SHORT PROBLEM -> Find every line of the listing below where "this" appears, and copy it.

SUPPLIED MATERIAL ->
========================================
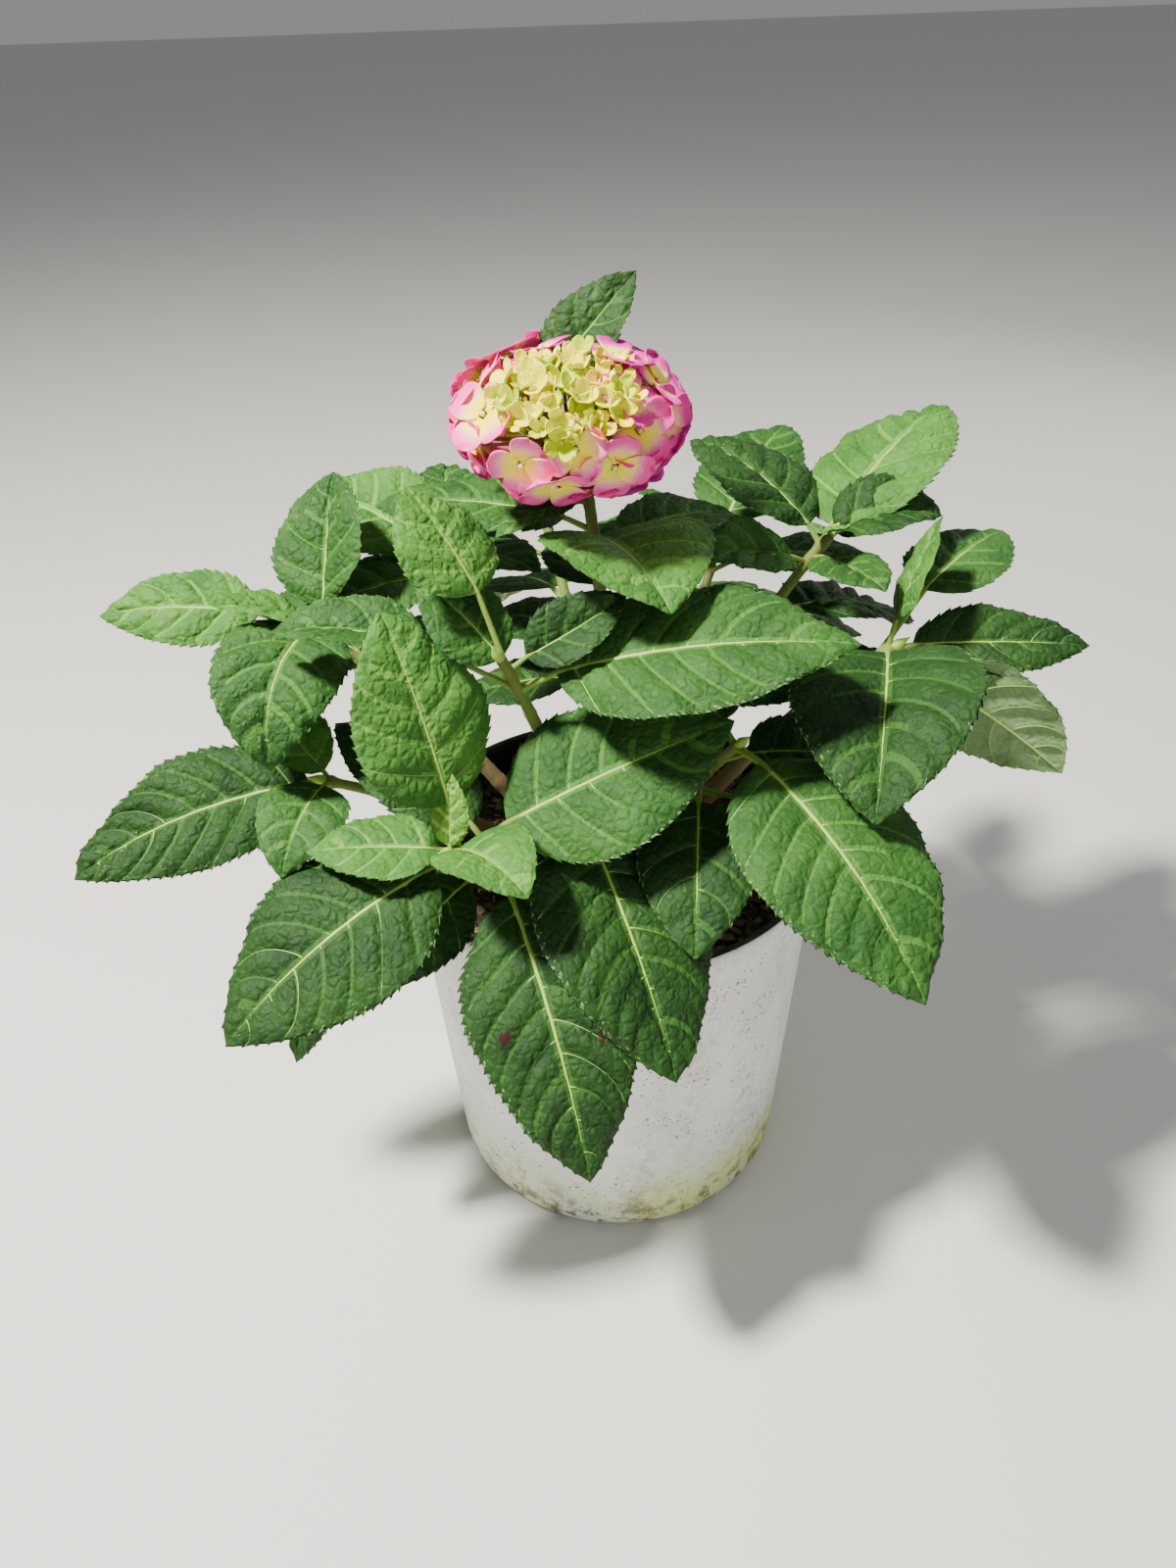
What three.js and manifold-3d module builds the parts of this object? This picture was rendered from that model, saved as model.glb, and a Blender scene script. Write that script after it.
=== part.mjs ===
// Hydrangea shrub in its nursery pot: pot, potting mix, canes, leafy shoots and one flower head.
// Millimetres, +Z up; the origin is the centre of the pot's flat underside, and -Y is the front.
import * as THREE from "three";
import { mergeVertices } from "three/addons/utils/BufferGeometryUtils.js";
import Module from "manifold-3d";

const wasm = await Module();
wasm.setup();

// Pot.
const POT_HEIGHT = 215;
const RIM_RADIUS = 112;
const RIM_DEPTH = 13;
const RIM_STEP = 2.4;
const FOOT_RADIUS = 97;
const FOOT_ROUND = 7;
const WALL = 2;
const FLOOR = 3;
const FOOT_NOTCHES = 8;
const NOTCH = { width: 9, depth: 2.2, length: 16 };
const AROUND = 44;

// Potting mix.
const SOIL_TOP = 196;
const GAP = 0.35;

// Canes and shoots.
const CANE_FOOT_RADIUS = 5;
const CANE_TIP_RADIUS = 3.2;
const SHOOT_TIP_RADIUS = 2.3;
const PETIOLE_RADIUS = 1.9;

// Leaf blades.
const BLADE_THICKNESS = 1.8;
const CURL = 26;
const LARGE_LEAF = 95;

// Flower head.
const HEAD_CENTRE = [-15, 0, 439];
const HEAD_RADII = [47, 45, 27];
const HEAD_FOOT = 408.4;
const FLORETS = 30;
const FLORET_RADIUS = 15;
const FLORET_NOTCH = 8.6;
const SLOT_ROOM = 1.6;

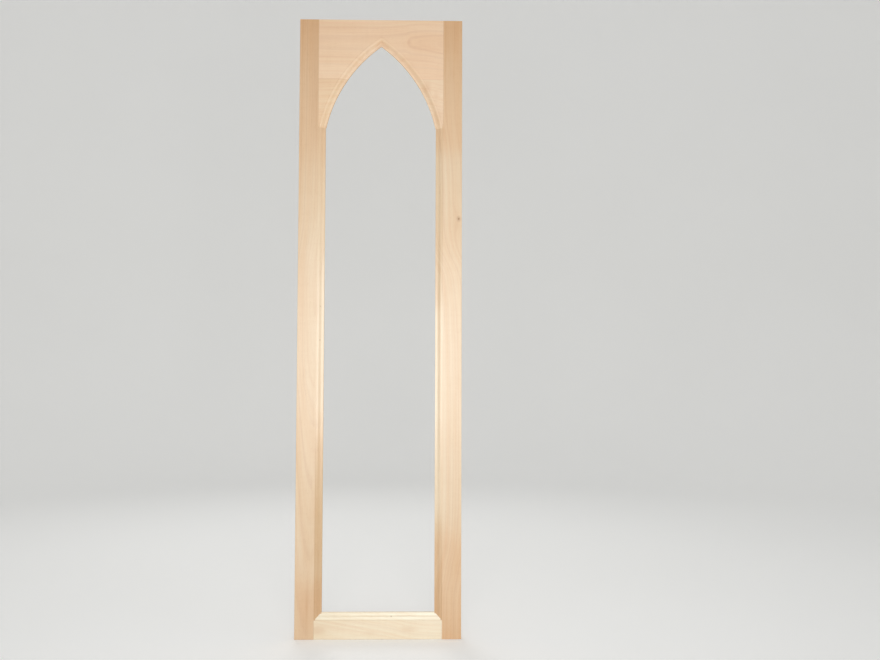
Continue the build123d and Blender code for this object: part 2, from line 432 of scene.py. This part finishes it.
def faint_rings(tree, radius, axes, spacing, seed):
    """All the other growth rings: each darkens slowly outwards, ends sharply, and has its own
    strength, and they come and go along the board."""
    share = add_node(
        tree, "ShaderNodeMath", {0: radius, 1: spacing / MM}, operation="DIVIDE").outputs[0]
    uneven = add_node(
        tree, "ShaderNodeTexNoise", {"W": share, "Scale": 0.45, "Detail": 1.0},
        noise_dimensions="1D").outputs["Fac"]
    count = add_node(
        tree, "ShaderNodeMath", {0: uneven, 1: 2.4, 2: share}, operation="MULTIPLY_ADD").outputs[0]
    place = add_node(tree, "ShaderNodeMath", {0: count}, operation="FRACT").outputs[0]
    rise = add_node(
        tree, "ShaderNodeMapRange", {0: place, 1: LATE_WOOD, 2: RING_END},
        interpolation_type="SMOOTHSTEP").outputs[0]
    fall = add_node(
        tree, "ShaderNodeMapRange", {0: place, 1: 1.0, 2: RING_END},
        interpolation_type="SMOOTHSTEP").outputs[0]
    year = add_node(tree, "ShaderNodeMath", {0: count}, operation="FLOOR").outputs[0]
    own = add_node(
        tree, "ShaderNodeTexWhiteNoise", {"W": year}, noise_dimensions="1D").outputs["Value"]
    patchy = add_node(
        tree, "ShaderNodeMapRange",
        {0: stretched_noise(tree, axes, (170, 26, 26), seed + 5, 2.0), 1: 0.38, 2: 0.62, 3: 0.2},
        interpolation_type="SMOOTHSTEP").outputs[0]
    line = rise
    for factor in (fall, own, patchy):
        line = add_node(
            tree, "ShaderNodeMath", {0: line, 1: factor}, operation="MULTIPLY").outputs[0]
    return line


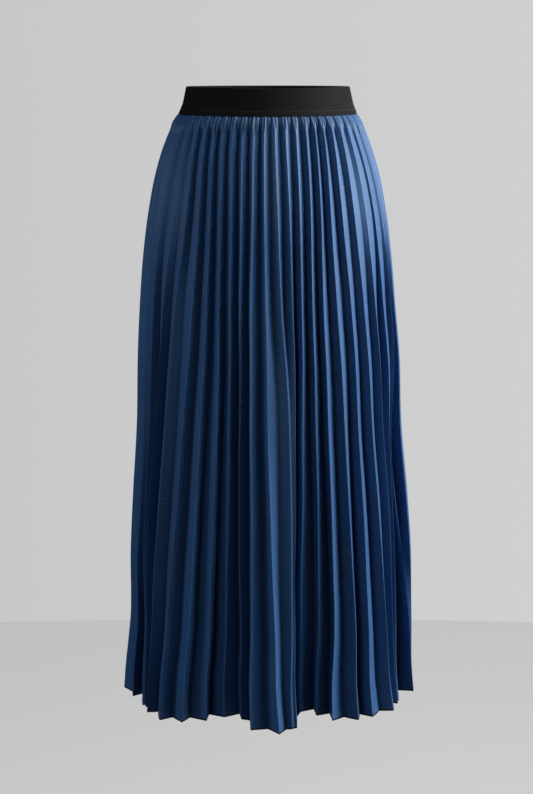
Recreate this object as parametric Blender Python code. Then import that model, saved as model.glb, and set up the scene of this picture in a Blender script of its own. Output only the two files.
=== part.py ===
"""A pleated midi skirt: an elastic waistband, and a front and a back panel in narrow pleats that widen
to the hem, in the hollow form that they have when worn. The origin is the middle of the waistband,
where the wearer holds the skirt. The front faces -Y.
"""

from collections import namedtuple

import bmesh
import bpy
import numpy as np

# ---- driving dimensions, in metres ----
BAND_HEIGHT = 0.0365
BAND_THICKNESS = 0.0016
BAND_SEGMENTS = 64
SKIRT_LENGTH = 0.7915  # from the middle of the waistband to the hem
FRONT_DIP = 0.0015  # how much lower the waistband sits at the centre front
WALL = 0.0011  # the pleated cloth
WALL_REACH = 0.0085  # the most that the wall reaches inwards where a pleat is nearly shut
SEAM_GAP = 0.0003
SEAM_PROUD = 0.0012  # how far the gathered top edge stands out from the waistband's lower edge

# ---- pleats ----
FACE_AT_WAIST = 0.0100  # width of each face of a pleat
FACE_AT_HEM = 0.0250
SHALLOWEST = 0.35  # the least depth of a pleat, as a share of its face
PINCHED = 0.30  # the share of its depth that a pleat keeps where it is sewn to the waistband
PINCH_LENGTH = 0.05  # and the share of the length below which it has its whole depth
BACK_FOLDS = 26
BACK_SWAY = 1.1  # how far, in degrees, the back pleats wander from even spacing
BACK_WAVE = 0.009  # and how far the soft waves of the back hem stand in and out
WAVES_FROM = 0.22  # the waves grow from this share of the length down to the hem

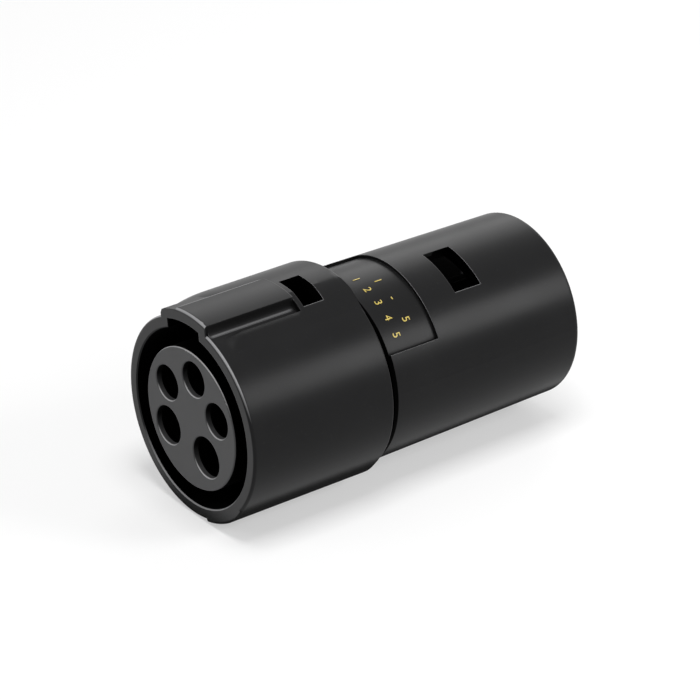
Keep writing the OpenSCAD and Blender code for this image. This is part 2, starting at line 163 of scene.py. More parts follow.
edgeSet = {
    "upShare": 0.8, "frontShare": 0.6,  # the way to the light: up from the floor and to the face
    "turnFrom": 0.45, "turnTo": 0.9, "least": 0.1,  # how far an edge turns that way to shine
}
calmZones = (  # no edge light in the groove beside the key
    {"from": 54, "to": 69, "low": 75.0, "high": 98.8},
)


def buildEdge():  # 1 on convex and hollow edges within the radius, 0 on open faces; partly wear, partly painted highlight, strongest on edges that turn towards the lamps
    tree, inlet, outlet = newGroup(
        "edgeWearAndHighlight",
        [("Radius", "NodeSocketFloat", 0.0003), ("Gain", "NodeSocketFloat", 3.0),
         ("Break Up", "NodeSocketFloat", 400.0)],
        [("Mask", "NodeSocketFloat")],
    )
    soft = addNode(tree, "ShaderNodeBevel", {"samples": 8})
    shape = addNode(tree, "ShaderNodeNewGeometry")
    turn = addNode(tree, "ShaderNodeVectorMath", {"operation": "DOT_PRODUCT"})
    bend = addNode(tree, "ShaderNodeMath", {"operation": "SUBTRACT", "use_clamp": True}, {0: 1.0})
    gain = addNode(tree, "ShaderNodeMath", {"operation": "MULTIPLY", "use_clamp": True})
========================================
RIGHT ANSWER ->
What three.js and manifold-3d module builds the parts of this object? This picture was rendered from that model, saved as model.glb, and a Blender scene script. Write that script after it.
Continue the build123d and Blender code for this object: part 2, from line 432 of scene.py. This part finishes it.
Recreate this object as parametric Blender Python code. Then import that model, saved as model.glb, and set up the scene of this picture in a Blender script of its own. Output only the two files.
WAVES_FROM = 0.22  # the waves grow from this share of the length down to the hem
Keep writing the OpenSCAD and Blender code for this image. This is part 2, starting at line 163 of scene.py. More parts follow.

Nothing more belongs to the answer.